#### Data lines:
....................

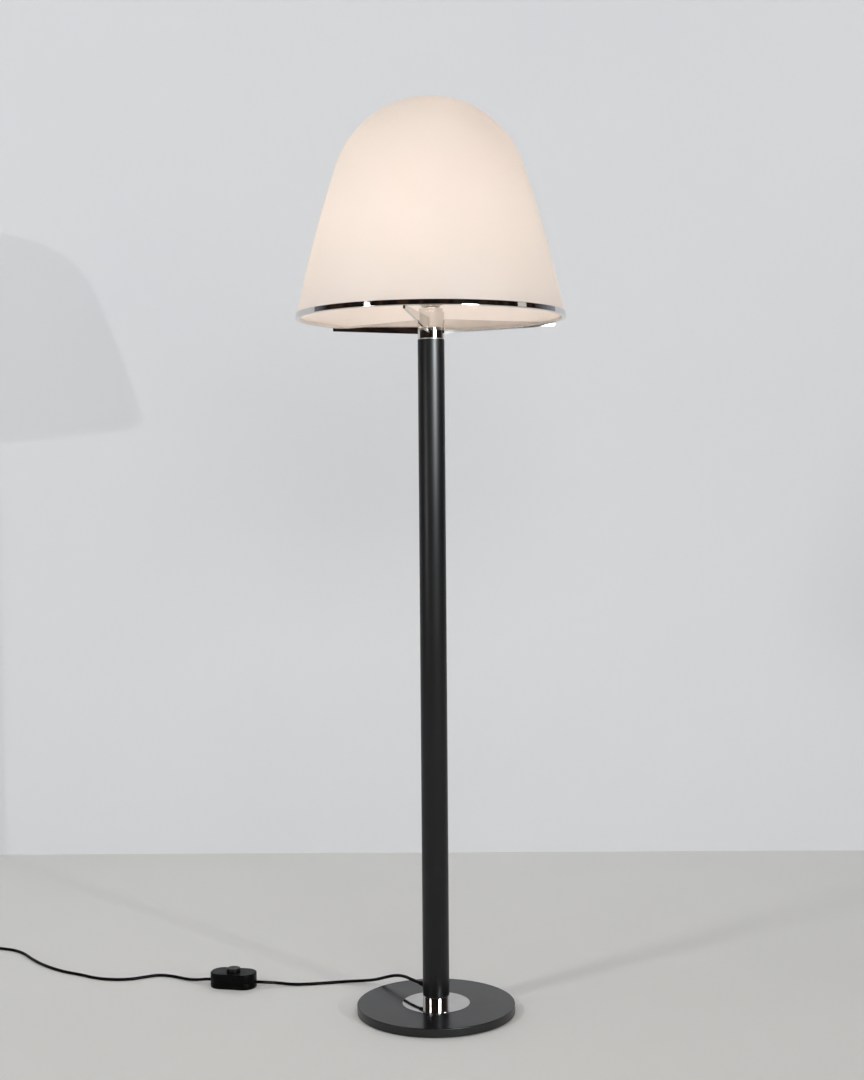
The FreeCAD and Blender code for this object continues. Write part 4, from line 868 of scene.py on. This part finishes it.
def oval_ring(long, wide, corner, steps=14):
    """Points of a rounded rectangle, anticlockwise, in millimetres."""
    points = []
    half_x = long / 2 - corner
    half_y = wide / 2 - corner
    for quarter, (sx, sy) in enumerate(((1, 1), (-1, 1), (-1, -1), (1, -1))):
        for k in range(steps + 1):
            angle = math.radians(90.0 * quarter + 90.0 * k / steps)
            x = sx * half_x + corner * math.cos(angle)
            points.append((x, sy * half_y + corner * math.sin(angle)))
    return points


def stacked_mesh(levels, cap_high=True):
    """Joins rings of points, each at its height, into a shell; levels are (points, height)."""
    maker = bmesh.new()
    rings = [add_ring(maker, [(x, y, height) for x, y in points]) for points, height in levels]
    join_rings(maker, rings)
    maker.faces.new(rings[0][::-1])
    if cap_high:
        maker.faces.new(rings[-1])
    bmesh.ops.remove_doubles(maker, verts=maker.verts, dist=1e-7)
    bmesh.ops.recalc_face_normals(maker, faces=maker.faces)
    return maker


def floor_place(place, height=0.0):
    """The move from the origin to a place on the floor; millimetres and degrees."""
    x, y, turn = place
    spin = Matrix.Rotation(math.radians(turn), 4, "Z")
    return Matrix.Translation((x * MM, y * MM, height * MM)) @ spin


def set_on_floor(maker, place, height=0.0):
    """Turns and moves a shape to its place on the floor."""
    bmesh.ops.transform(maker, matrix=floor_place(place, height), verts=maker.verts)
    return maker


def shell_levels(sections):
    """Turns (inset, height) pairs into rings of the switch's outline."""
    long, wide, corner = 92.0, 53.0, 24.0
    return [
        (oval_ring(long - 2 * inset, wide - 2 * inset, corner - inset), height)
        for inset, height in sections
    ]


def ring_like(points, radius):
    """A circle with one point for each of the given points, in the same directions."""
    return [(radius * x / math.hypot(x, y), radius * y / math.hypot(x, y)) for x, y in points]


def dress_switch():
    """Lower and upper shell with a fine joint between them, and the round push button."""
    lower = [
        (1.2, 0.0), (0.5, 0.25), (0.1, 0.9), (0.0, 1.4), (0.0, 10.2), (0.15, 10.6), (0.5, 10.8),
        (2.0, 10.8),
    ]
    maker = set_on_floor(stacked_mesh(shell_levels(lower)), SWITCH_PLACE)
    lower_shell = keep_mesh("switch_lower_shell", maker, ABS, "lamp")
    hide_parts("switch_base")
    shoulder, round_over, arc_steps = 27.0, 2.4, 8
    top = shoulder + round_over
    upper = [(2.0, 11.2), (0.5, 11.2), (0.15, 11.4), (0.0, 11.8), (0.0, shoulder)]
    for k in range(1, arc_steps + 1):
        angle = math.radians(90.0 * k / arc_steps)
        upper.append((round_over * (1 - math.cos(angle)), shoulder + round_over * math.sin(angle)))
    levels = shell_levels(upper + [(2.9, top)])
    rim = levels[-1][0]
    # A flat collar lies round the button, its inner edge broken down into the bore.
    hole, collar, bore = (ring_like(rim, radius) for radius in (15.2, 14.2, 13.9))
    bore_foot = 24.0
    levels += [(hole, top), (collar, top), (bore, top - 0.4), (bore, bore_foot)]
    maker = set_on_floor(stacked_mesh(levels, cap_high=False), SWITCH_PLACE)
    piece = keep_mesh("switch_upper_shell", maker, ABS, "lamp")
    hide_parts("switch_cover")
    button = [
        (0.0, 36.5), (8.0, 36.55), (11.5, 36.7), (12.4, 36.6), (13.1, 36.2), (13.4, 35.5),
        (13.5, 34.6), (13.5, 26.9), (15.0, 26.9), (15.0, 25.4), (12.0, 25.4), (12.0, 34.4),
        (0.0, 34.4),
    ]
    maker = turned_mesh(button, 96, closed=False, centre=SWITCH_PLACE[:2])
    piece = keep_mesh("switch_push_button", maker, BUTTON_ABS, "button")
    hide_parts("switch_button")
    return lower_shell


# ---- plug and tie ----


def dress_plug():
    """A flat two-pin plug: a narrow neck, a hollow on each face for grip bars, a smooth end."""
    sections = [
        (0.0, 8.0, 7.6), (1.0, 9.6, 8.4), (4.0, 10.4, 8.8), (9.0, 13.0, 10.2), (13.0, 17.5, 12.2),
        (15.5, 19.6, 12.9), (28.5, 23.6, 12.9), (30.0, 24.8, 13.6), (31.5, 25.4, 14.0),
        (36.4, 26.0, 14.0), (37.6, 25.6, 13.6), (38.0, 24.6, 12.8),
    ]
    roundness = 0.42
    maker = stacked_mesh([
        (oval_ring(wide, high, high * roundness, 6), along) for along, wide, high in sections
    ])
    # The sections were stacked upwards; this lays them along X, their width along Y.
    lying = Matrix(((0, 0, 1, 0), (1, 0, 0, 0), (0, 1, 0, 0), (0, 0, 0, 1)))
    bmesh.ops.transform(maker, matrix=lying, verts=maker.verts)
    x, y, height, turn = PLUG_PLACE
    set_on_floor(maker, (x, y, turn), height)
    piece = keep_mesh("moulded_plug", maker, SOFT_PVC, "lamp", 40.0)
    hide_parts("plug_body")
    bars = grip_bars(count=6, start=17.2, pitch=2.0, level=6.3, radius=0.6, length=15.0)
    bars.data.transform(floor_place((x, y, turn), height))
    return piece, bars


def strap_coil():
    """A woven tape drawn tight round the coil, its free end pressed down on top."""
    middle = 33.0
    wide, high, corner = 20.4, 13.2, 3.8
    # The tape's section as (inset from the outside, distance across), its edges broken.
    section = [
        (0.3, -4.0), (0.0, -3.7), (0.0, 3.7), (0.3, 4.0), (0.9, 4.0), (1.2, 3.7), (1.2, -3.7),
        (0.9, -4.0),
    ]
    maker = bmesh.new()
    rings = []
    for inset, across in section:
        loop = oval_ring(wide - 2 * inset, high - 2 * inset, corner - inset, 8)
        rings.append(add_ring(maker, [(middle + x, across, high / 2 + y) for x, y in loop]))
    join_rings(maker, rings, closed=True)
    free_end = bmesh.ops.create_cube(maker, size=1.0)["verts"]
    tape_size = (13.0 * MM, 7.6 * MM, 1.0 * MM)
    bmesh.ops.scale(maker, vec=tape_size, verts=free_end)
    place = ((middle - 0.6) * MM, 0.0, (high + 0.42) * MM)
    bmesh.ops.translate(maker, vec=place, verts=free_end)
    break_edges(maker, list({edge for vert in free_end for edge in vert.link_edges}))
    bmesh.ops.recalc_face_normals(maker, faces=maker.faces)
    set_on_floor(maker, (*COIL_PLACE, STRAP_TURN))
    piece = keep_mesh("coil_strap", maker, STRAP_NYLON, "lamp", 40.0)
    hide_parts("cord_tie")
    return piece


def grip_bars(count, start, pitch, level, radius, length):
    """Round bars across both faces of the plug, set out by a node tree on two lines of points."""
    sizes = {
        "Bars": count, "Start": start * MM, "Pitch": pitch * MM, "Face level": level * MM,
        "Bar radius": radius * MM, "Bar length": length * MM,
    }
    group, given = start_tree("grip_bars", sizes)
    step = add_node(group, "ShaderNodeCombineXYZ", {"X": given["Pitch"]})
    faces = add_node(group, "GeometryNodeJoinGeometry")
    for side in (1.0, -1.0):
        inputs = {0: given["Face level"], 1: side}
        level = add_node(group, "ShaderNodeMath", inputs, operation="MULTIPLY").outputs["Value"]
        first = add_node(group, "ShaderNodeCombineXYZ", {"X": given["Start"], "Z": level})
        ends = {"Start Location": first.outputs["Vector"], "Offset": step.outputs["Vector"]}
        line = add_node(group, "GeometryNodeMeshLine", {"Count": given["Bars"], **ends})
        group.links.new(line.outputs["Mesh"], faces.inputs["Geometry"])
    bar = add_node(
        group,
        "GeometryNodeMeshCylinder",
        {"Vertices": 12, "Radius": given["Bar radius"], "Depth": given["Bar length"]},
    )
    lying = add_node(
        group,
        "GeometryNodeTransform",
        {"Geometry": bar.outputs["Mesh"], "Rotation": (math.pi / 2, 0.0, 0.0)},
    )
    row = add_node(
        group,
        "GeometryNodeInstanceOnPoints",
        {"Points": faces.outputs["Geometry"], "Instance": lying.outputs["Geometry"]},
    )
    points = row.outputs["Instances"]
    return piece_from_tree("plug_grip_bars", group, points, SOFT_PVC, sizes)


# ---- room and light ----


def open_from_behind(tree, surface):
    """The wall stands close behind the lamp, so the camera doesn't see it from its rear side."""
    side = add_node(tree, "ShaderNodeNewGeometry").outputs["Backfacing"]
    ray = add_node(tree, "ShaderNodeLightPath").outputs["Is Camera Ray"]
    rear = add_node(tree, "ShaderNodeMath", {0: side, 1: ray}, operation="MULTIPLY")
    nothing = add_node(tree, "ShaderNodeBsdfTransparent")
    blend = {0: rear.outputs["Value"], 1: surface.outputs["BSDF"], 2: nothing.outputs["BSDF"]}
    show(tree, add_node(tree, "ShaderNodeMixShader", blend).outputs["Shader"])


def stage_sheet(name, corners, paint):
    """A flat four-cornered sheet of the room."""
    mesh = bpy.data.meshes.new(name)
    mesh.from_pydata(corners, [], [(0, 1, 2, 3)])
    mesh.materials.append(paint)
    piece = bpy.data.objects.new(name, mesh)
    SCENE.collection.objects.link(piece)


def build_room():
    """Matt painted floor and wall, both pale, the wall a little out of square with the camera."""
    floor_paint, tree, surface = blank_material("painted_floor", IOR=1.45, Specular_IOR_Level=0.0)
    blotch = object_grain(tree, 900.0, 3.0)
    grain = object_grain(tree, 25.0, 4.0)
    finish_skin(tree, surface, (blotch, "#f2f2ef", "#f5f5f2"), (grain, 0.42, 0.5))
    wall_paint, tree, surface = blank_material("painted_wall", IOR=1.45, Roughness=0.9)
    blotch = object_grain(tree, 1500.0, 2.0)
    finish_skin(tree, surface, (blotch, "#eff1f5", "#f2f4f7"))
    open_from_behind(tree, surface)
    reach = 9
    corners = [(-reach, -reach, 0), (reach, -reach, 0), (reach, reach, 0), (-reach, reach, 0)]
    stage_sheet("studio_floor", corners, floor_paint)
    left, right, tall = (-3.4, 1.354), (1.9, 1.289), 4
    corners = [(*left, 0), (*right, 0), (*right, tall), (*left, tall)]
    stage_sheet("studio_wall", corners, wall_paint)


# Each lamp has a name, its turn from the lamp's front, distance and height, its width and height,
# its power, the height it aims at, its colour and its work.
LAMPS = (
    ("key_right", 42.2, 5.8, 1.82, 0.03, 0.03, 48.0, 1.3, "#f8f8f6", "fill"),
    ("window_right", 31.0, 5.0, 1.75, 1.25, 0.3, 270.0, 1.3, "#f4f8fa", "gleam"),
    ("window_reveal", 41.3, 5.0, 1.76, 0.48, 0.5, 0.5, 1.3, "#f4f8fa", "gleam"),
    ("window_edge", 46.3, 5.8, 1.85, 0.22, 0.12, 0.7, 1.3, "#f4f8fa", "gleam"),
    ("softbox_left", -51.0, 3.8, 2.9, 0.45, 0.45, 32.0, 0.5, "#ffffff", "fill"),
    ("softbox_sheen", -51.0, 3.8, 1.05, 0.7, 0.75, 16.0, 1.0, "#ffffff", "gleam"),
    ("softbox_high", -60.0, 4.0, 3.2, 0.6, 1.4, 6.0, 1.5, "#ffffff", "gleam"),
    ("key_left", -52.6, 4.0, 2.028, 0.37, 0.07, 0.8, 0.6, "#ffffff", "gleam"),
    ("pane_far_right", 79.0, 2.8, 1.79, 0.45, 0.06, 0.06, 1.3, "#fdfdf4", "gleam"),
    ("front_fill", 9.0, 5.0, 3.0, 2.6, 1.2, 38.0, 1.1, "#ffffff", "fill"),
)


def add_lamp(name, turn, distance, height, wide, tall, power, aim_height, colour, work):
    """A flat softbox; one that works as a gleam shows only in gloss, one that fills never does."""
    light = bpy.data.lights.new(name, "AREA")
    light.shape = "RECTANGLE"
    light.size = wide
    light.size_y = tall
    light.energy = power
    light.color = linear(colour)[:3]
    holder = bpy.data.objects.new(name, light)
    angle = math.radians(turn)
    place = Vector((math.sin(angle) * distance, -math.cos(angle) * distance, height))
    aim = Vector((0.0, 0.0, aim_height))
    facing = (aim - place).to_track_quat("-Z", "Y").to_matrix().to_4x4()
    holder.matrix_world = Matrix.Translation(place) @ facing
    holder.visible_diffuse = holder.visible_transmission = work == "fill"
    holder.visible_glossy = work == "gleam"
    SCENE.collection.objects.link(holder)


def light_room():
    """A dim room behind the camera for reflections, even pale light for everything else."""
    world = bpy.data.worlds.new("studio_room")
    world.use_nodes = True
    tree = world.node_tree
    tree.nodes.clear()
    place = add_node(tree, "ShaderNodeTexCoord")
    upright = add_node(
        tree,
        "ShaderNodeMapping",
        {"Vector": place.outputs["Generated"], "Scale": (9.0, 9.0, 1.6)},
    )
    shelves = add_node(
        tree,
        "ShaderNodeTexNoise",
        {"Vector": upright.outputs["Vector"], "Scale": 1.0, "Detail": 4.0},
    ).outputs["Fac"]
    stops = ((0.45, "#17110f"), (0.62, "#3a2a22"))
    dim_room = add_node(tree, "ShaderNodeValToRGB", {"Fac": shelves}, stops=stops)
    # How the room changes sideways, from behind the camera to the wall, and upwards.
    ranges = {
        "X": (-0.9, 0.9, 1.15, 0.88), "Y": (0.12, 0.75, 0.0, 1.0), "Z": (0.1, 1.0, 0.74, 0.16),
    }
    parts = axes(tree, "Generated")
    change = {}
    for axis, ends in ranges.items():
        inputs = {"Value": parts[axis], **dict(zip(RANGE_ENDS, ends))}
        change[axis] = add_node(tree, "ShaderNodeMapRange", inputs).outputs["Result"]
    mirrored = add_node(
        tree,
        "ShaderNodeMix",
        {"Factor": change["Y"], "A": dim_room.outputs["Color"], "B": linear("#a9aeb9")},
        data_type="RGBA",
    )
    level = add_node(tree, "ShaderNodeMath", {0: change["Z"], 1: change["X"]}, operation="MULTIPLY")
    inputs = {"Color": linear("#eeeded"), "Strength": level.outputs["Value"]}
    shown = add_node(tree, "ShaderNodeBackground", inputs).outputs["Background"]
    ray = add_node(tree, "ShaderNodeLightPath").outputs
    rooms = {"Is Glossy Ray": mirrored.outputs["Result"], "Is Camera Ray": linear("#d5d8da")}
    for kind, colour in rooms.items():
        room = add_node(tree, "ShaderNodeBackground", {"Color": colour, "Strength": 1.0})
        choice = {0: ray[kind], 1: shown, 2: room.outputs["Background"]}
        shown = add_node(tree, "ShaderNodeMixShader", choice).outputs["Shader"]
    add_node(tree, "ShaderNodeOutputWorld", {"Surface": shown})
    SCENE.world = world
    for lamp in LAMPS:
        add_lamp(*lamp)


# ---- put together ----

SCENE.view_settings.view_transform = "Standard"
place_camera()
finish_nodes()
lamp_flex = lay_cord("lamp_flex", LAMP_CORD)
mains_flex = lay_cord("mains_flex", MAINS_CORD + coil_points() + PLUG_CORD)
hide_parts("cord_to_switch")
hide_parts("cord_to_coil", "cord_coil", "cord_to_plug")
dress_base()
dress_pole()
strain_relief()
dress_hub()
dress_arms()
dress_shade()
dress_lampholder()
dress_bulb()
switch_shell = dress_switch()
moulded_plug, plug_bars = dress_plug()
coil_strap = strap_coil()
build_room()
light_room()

....................

#### Challenge:
Only the lines from the start of the data to the line holding "return points" are wanted; return them exactly, both ends included.

#### Answer to the task:
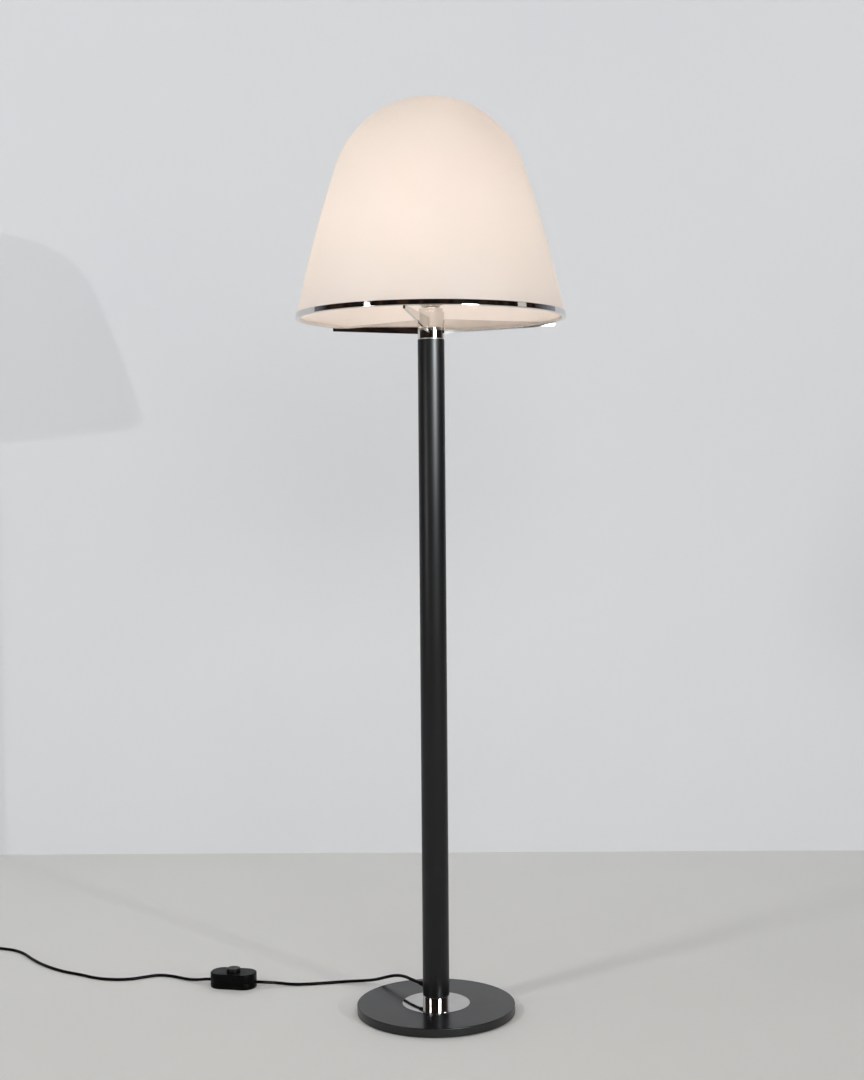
The FreeCAD and Blender code for this object continues. Write part 4, from line 868 of scene.py on. This part finishes it.
def oval_ring(long, wide, corner, steps=14):
    """Points of a rounded rectangle, anticlockwise, in millimetres."""
    points = []
    half_x = long / 2 - corner
    half_y = wide / 2 - corner
    for quarter, (sx, sy) in enumerate(((1, 1), (-1, 1), (-1, -1), (1, -1))):
        for k in range(steps + 1):
            angle = math.radians(90.0 * quarter + 90.0 * k / steps)
            x = sx * half_x + corner * math.cos(angle)
            points.append((x, sy * half_y + corner * math.sin(angle)))
    return points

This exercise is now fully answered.